O hacker ainda admitiu que recebeu da deputada Carla Zambelli (PL) um pagamento para invadir os computadores do Judiciário. Com isso, cresce a octanagem da crise.
Do outro lado da Praça dos Três Poderes, as punições avançam céleres. Moraes afirmou que em até seis meses serão julgados 250 réus suspeitos de envolvimento no 8 de janeiro. Mas é o núcleo da “organização criminosa”, investigada no inquérito das Milícias Digitais, que deve temer mais.
A patuscada muambeira piorou muito a situação do próprio Bolsonaro. Seu nome aparece 93 vezes na decisão do STF que autorizou a Operação Lucas 12:2.

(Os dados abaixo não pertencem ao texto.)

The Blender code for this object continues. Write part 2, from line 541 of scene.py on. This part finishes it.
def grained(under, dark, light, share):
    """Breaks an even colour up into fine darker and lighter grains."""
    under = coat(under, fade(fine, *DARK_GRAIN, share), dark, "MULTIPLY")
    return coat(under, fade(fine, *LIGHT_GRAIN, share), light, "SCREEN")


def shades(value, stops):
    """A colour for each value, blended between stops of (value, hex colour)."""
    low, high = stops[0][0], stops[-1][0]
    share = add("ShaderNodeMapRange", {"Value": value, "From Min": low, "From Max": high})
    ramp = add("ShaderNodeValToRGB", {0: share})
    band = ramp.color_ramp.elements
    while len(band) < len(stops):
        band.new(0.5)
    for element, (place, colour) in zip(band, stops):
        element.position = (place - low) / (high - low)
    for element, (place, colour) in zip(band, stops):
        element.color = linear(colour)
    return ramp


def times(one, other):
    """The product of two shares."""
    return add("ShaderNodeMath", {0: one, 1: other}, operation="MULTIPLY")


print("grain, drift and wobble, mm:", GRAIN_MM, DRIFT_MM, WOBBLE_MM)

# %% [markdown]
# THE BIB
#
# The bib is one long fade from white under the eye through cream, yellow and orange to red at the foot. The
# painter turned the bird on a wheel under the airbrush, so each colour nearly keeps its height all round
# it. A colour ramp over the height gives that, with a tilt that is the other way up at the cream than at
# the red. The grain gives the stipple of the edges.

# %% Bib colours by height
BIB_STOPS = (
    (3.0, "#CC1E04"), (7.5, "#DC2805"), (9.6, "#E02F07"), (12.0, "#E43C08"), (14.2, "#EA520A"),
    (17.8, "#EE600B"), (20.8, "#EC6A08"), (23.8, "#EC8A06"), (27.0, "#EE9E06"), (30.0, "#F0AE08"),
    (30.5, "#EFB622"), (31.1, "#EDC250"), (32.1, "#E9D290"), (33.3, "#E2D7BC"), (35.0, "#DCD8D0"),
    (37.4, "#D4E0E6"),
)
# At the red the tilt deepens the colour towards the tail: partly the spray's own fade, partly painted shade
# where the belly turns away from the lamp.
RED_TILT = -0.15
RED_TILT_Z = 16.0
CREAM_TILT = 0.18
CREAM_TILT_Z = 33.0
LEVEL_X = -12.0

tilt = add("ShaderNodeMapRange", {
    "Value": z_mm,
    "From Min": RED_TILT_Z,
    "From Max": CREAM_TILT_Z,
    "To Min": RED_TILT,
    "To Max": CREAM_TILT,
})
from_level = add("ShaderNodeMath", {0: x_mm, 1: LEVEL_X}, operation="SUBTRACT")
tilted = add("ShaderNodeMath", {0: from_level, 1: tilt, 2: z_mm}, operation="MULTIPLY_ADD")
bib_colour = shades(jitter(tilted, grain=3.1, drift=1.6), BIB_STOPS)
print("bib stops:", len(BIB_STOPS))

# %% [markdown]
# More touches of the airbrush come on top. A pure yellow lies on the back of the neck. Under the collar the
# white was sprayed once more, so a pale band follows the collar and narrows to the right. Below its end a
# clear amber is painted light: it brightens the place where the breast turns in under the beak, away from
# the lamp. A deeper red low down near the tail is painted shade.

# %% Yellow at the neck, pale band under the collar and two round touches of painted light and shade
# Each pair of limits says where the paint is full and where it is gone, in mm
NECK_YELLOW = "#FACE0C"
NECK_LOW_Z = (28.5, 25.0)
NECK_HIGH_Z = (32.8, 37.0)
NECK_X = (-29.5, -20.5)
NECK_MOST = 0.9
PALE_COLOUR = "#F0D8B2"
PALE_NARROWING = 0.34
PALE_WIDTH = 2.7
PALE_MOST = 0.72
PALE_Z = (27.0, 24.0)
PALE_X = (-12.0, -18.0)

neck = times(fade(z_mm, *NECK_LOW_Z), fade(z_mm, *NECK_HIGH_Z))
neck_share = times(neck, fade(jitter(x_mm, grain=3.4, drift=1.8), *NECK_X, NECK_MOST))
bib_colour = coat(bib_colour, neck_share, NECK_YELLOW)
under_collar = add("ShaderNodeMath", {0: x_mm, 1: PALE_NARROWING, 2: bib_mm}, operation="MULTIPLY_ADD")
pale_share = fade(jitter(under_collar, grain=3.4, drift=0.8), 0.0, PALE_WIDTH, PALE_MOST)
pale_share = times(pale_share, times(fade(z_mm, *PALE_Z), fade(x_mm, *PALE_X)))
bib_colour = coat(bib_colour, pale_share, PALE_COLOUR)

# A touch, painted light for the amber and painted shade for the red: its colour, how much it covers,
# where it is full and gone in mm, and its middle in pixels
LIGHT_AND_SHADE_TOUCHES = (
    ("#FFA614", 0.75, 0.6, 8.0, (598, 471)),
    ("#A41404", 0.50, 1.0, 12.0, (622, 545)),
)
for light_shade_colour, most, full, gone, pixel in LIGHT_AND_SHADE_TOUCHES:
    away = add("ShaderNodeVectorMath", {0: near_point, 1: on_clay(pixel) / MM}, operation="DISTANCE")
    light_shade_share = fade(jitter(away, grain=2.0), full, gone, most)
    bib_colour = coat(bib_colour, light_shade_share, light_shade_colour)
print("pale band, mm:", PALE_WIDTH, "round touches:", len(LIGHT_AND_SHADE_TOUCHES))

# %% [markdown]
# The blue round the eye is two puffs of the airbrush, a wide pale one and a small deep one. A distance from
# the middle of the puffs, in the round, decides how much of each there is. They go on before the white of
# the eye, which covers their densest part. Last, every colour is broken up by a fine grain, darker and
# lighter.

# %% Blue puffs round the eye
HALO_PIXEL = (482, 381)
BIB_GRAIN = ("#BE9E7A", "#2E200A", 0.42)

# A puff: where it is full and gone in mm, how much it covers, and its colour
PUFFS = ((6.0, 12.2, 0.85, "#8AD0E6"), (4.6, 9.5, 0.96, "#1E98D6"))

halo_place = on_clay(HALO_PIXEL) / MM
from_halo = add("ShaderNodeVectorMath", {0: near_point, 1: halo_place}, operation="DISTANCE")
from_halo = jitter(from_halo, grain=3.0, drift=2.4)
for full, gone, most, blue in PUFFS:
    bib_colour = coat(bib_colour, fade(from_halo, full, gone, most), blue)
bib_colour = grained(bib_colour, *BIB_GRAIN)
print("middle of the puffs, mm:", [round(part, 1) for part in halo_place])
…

O ministro Alexandre de Moraes deve decidir em breve sobre o pedido da PF para que sejam quebrados os sigilos fiscal e bancário de Bolsonaro e da ex-primeira-dama Michelle.
Aumentou a probabilidade de o ex-presidente ser preso, o que passou a levantar a suspeita de que possa fugir. A hipótese, antes tratada como remota, passou a ser considerada cada vez mais como uma possibilidade concreta no círculo de pessoas mais próximas dele.
Por isso, juristas como Wálter Maierovitch defendem que seu passaporte seja retido.
O último escândalo também teria abatido o capitão mais do que os outros problemas que ele enfrentou, inclusive a decisão do TSE que o tornou inelegível por oito anos.
Os aliados de Bolsonaro já não discutem a possibilidade de detenção, mas o que farão para tentar apoiá-lo quando a decisão for tomada.